→ **Aim**
Using the listing below, copy exactly the lines from the one containing "cut out of it" to the one containing "obj.parent = empty", both lines included, and no others.

»»

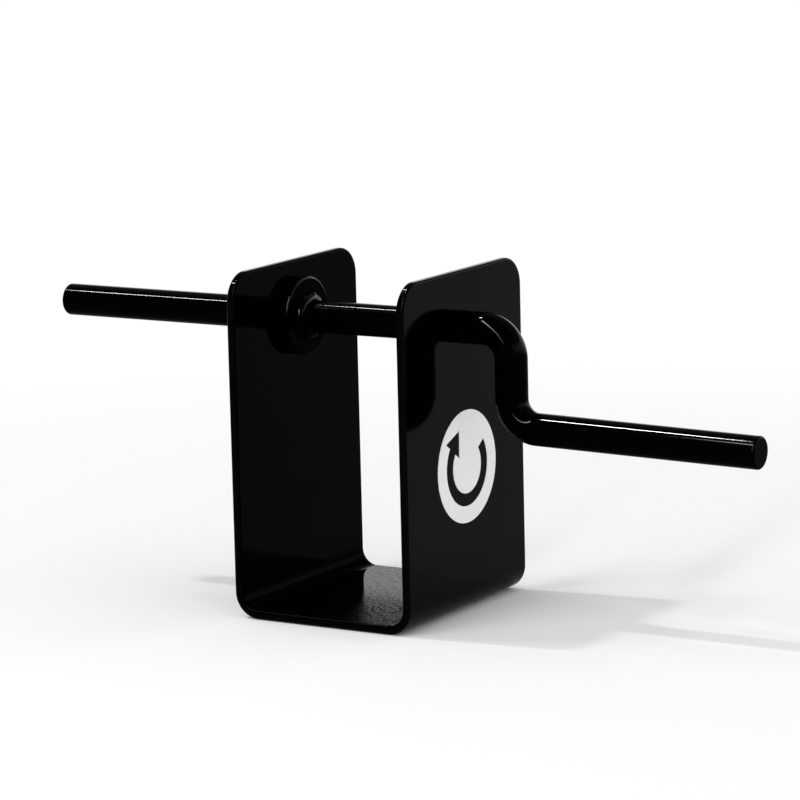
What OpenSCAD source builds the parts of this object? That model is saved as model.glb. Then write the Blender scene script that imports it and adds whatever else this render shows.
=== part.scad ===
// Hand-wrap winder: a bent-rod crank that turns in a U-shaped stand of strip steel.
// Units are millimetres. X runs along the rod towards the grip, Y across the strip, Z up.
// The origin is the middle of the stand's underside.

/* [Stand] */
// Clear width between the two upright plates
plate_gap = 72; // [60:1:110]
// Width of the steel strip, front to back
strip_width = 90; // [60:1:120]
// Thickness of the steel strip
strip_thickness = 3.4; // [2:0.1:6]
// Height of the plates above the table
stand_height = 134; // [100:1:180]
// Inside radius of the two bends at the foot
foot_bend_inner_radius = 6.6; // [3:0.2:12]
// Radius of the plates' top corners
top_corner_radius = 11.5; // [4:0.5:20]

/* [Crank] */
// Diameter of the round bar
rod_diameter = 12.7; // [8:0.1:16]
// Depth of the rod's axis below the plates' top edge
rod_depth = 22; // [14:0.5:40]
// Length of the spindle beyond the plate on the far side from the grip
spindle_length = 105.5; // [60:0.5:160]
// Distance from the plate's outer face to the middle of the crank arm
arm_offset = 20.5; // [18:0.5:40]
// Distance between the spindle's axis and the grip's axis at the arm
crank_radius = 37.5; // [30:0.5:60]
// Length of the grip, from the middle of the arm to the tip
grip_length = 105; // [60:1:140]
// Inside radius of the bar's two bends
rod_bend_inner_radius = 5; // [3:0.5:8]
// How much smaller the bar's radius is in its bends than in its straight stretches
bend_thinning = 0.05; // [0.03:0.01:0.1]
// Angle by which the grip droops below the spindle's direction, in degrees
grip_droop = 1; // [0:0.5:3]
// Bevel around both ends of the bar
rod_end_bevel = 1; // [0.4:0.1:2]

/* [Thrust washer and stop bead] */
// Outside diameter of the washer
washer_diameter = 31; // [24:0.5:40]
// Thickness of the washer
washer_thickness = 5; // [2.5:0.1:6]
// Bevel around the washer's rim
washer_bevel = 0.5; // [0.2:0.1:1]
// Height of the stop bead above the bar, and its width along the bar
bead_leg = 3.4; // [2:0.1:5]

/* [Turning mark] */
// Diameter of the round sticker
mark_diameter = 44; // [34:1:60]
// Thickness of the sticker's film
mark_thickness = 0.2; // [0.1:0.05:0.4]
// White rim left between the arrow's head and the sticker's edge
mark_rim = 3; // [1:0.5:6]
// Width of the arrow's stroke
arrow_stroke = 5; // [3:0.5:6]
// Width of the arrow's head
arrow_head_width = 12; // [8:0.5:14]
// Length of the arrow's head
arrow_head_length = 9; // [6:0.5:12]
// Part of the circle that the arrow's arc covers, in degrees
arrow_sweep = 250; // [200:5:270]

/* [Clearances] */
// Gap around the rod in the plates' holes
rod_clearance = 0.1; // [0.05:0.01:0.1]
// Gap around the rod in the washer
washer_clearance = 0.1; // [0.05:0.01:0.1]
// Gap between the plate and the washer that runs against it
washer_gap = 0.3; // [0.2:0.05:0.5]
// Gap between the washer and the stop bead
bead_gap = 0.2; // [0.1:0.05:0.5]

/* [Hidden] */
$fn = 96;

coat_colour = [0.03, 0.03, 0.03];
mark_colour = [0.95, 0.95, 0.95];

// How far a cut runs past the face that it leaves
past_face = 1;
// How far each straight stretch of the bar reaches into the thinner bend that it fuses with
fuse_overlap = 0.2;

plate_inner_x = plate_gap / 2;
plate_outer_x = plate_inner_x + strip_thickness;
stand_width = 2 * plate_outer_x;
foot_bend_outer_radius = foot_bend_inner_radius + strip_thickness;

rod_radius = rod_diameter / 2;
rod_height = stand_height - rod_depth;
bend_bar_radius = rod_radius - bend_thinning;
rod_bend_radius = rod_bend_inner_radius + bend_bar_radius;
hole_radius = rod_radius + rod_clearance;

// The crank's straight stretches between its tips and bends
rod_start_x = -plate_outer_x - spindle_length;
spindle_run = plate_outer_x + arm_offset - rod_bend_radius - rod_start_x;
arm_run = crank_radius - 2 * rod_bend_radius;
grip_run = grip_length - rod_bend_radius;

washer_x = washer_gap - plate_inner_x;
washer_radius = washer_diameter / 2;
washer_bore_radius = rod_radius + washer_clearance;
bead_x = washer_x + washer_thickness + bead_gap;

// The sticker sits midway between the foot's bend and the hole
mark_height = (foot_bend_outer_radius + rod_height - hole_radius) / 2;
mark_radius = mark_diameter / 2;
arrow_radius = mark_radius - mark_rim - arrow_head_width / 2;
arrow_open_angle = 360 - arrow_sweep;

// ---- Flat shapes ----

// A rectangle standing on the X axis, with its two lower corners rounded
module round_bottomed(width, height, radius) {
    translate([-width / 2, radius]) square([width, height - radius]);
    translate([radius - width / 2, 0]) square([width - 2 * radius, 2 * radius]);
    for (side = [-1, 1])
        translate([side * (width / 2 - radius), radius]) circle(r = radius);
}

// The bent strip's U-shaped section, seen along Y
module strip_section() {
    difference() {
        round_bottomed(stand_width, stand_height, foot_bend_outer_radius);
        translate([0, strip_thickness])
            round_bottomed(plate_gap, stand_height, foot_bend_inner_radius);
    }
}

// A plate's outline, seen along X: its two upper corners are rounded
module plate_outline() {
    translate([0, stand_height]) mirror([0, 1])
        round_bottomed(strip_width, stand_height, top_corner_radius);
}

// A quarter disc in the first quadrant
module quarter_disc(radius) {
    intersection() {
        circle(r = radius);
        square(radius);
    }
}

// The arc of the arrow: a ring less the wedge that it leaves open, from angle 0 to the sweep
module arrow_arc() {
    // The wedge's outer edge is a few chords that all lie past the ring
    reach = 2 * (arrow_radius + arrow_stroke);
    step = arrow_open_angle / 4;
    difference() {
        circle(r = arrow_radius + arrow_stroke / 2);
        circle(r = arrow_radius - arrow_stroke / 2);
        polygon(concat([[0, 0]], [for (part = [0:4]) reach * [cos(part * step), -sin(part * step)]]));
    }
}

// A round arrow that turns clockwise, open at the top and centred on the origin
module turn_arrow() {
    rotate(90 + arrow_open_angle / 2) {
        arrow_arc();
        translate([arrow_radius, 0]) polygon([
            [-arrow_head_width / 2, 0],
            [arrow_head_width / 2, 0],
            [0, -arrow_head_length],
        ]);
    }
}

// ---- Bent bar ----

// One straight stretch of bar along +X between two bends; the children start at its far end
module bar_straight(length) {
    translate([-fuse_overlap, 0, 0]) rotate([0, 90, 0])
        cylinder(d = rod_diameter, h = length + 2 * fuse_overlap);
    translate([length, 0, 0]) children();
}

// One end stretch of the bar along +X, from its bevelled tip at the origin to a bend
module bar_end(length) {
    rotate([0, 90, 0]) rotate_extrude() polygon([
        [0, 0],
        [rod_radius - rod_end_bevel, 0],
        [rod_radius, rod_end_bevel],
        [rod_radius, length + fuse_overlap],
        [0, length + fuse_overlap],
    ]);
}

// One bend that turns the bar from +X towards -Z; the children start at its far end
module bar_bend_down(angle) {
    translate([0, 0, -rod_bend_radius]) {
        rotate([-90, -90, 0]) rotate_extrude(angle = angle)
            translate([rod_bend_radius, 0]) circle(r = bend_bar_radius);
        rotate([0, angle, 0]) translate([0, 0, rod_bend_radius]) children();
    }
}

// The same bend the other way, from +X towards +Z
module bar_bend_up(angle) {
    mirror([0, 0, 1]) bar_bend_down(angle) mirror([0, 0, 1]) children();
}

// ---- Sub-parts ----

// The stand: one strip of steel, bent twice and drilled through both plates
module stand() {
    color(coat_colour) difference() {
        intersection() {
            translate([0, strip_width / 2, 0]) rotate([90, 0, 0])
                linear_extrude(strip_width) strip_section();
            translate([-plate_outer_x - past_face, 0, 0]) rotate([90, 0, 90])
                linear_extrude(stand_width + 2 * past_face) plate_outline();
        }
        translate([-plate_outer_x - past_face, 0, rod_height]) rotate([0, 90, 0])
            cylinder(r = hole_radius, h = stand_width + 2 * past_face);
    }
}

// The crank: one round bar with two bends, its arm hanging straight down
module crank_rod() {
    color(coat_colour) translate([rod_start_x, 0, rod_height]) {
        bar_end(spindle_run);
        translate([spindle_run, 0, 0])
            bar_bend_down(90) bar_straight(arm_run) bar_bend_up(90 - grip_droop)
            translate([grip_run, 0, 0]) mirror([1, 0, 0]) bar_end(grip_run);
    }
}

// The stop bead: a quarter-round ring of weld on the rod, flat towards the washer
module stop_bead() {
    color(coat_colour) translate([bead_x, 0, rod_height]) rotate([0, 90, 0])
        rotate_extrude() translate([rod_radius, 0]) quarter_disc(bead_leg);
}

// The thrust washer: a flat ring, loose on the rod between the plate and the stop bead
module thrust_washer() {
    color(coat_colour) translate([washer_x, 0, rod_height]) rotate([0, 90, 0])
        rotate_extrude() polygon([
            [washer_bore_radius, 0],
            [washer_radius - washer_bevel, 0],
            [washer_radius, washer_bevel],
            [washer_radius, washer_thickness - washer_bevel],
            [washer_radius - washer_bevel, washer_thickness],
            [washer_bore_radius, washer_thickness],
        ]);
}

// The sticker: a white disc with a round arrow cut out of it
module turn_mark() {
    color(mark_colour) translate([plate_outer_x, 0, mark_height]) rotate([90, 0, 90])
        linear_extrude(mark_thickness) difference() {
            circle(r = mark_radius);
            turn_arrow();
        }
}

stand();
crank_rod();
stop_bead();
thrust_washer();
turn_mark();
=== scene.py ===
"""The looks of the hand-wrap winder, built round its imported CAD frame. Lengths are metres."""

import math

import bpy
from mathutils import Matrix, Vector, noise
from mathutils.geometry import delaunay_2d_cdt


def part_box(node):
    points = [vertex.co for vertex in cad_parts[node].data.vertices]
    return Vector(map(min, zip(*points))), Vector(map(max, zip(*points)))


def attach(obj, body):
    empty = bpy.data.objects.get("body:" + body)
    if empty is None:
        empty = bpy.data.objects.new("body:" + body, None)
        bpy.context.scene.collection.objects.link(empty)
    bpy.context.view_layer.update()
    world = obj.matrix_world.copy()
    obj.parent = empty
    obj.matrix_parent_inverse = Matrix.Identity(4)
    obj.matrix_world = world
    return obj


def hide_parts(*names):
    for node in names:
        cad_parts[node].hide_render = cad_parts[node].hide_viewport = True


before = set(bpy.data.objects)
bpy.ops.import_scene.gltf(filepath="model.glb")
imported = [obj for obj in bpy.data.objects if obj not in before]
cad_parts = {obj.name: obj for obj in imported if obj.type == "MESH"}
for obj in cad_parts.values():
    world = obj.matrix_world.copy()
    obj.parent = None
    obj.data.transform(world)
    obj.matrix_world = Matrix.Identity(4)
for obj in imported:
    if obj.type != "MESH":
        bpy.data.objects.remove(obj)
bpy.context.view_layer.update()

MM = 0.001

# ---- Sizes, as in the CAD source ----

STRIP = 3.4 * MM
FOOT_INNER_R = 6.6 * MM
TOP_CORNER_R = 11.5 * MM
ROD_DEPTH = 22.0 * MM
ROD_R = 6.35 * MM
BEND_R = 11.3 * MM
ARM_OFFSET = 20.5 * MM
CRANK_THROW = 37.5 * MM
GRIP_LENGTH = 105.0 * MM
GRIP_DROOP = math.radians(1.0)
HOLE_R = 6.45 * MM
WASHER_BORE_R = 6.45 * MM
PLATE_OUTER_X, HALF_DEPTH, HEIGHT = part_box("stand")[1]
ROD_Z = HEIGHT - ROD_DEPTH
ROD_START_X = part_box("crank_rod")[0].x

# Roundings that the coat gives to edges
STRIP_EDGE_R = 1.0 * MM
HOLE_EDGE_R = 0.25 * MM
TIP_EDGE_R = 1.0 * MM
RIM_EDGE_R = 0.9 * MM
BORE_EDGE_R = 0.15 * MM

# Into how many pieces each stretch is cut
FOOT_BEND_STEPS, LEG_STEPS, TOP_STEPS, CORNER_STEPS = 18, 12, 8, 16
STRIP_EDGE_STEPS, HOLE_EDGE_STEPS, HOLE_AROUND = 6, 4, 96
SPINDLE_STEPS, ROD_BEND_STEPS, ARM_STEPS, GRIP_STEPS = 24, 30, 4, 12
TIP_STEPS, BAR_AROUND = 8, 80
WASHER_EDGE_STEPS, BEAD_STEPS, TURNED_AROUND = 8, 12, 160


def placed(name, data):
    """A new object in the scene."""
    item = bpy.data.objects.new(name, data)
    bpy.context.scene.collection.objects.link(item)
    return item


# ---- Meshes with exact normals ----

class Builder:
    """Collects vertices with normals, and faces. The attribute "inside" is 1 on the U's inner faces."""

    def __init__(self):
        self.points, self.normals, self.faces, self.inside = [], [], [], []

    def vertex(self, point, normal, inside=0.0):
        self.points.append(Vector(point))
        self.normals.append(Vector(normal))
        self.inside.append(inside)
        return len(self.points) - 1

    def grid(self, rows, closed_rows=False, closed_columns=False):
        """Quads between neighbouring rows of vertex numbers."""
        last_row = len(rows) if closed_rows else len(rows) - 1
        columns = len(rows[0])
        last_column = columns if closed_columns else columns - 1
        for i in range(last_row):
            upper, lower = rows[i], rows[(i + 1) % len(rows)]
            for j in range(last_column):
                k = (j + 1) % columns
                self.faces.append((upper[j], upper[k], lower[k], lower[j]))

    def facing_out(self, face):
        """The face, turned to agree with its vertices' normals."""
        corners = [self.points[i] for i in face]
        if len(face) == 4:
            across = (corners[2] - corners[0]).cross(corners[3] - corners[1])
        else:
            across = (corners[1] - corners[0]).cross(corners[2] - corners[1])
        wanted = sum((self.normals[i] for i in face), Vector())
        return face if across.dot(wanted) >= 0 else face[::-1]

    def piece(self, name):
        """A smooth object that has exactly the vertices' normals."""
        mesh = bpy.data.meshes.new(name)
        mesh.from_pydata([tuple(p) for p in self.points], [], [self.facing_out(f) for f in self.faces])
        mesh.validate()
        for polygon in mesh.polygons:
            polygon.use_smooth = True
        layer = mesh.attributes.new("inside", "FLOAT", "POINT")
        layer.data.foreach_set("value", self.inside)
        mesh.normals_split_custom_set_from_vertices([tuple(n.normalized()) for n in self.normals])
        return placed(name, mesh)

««
»»

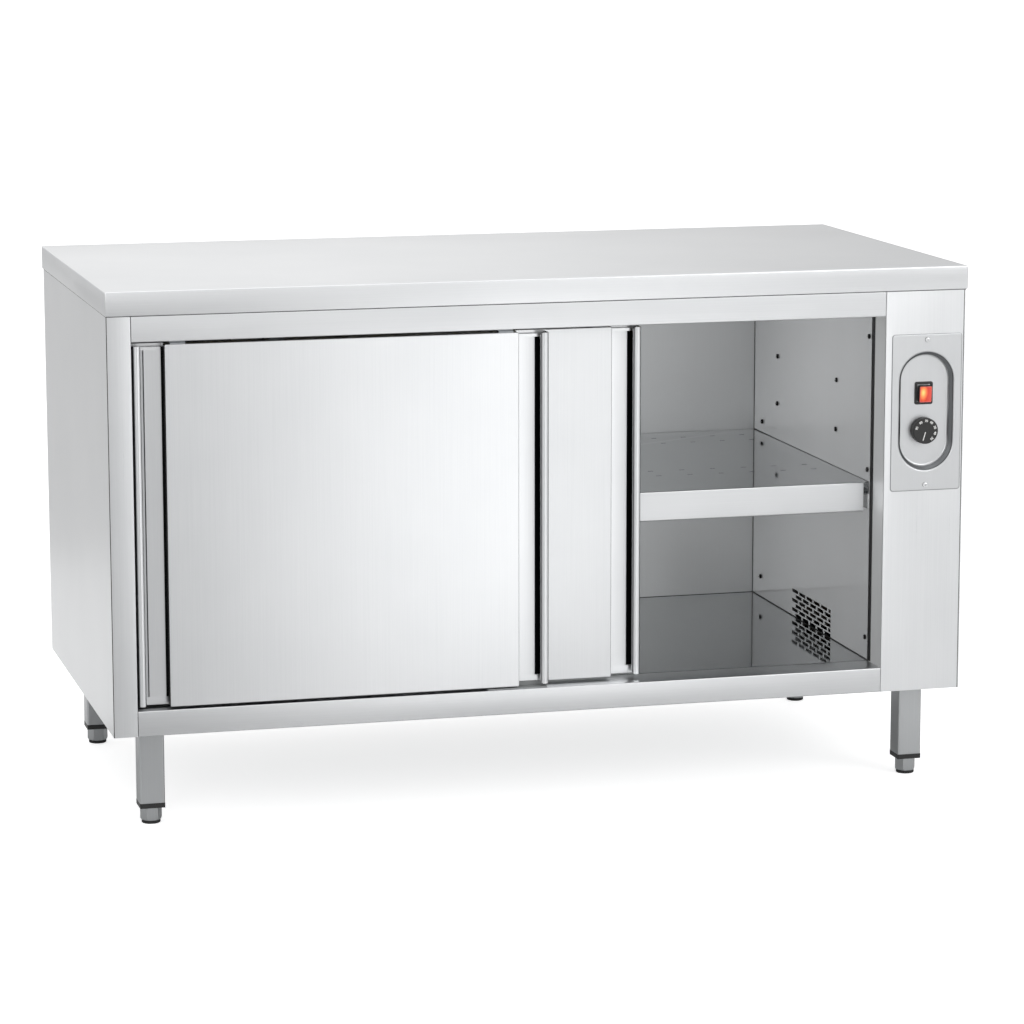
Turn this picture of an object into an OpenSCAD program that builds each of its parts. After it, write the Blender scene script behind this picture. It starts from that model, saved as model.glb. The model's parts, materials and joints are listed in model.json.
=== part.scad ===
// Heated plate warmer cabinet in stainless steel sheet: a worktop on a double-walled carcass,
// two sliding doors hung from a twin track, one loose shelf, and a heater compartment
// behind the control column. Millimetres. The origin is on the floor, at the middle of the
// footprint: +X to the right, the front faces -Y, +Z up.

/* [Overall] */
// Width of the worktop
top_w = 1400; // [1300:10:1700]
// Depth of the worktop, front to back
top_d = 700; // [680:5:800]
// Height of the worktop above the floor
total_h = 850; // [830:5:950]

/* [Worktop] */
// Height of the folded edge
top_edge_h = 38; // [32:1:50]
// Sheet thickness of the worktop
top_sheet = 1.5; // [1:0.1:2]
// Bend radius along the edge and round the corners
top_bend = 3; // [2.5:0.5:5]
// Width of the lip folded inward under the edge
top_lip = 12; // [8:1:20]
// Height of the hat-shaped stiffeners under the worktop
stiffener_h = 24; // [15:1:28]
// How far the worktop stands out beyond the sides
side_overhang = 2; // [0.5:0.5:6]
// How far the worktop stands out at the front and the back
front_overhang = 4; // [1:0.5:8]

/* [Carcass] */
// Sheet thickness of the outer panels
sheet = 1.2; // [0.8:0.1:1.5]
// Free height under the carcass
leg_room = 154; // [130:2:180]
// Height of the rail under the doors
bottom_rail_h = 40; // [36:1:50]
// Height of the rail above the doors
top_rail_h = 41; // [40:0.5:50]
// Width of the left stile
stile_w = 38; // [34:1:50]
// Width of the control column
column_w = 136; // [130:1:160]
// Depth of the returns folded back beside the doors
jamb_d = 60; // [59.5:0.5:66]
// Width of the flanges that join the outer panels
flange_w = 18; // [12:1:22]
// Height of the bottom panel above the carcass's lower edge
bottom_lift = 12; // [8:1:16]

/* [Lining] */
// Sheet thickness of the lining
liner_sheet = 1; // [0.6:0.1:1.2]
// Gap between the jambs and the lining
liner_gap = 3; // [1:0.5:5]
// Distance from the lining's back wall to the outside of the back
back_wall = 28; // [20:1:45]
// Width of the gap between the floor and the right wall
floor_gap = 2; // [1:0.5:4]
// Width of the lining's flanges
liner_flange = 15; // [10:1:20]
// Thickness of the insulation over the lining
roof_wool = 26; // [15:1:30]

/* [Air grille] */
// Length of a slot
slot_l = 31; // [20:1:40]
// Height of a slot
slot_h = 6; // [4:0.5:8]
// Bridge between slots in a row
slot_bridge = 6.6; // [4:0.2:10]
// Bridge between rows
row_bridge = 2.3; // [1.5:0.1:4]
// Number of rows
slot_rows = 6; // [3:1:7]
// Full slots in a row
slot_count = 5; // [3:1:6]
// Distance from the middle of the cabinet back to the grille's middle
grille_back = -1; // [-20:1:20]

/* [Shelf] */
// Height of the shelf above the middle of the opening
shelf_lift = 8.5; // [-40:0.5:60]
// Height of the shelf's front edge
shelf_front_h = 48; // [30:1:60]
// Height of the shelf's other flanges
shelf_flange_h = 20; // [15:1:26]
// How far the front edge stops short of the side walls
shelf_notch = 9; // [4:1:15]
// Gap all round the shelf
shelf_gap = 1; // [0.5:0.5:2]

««

→ **Final answer**
// The sticker: a white disc with a round arrow cut out of it
module turn_mark() {
    color(mark_colour) translate([plate_outer_x, 0, mark_height]) rotate([90, 0, 90])
        linear_extrude(mark_thickness) difference() {
            circle(r = mark_radius);
            turn_arrow();
        }
}

stand();
crank_rod();
stop_bead();
thrust_washer();
turn_mark();
=== scene.py ===
"""The looks of the hand-wrap winder, built round its imported CAD frame. Lengths are metres."""

import math

import bpy
from mathutils import Matrix, Vector, noise
from mathutils.geometry import delaunay_2d_cdt


def part_box(node):
    points = [vertex.co for vertex in cad_parts[node].data.vertices]
    return Vector(map(min, zip(*points))), Vector(map(max, zip(*points)))


def attach(obj, body):
    empty = bpy.data.objects.get("body:" + body)
    if empty is None:
        empty = bpy.data.objects.new("body:" + body, None)
        bpy.context.scene.collection.objects.link(empty)
    bpy.context.view_layer.update()
    world = obj.matrix_world.copy()
    obj.parent = empty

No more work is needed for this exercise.